Gross is the first in his family to earn a bachelor's degree. He did not come from a family of immense wealth, so college did not always seem within reach, he said.

"I didn't know if it would even be possible financially to go to college because it's a lot of money, and I didn't have much," he said. "And I was a little doubtful of my abilities; I was second-guessing if I would be successful in college."

Gross decided to take the plunge after reading the book "The Things They Carried" by Tim O'Brien.

"I was glued to it the whole way through, and I guess it kind of woke me up," said Gross, noting that his enjoyment and comprehension of the book gave him the confidence he needed. "I realized that not only do I enjoy reading a book like this, but I think I also could help other people. I've always wanted to be a teacher helping others articulate and express themselves through writing."

He ended up funding his college education by working as an automotive technician on the side.

Proctor, too, worked during her academic program. For the past year and a half, she has been an intern providing counseling under supervision at a local substance-abuse treatment facility for those who have felony offenses on their records.
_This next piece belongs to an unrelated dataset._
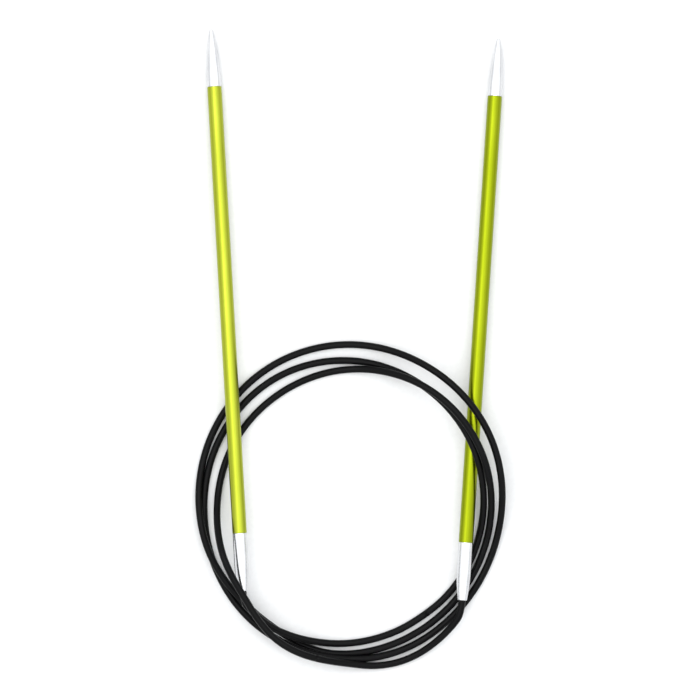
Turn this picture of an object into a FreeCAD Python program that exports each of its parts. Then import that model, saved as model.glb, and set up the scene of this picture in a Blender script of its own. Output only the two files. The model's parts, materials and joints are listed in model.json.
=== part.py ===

"Every single one of them is either in a bad situation or made bad decisions, and it branded them for life and is difficult for them to work through," she said. "I'm really passionate about helping them think in ways they've never thought before - think about things that they've never considered before - and open their minds."

Both graduates said they found inspiration in their professors and their face-to-face interactions with them.

"They were all amazing," Proctor said. "They're all very intelligent, very knowledgeable in their field. And I came to them way too often asking for extra books, extra information on topics. They always sat with me, talked with me and had recommendations or support for me."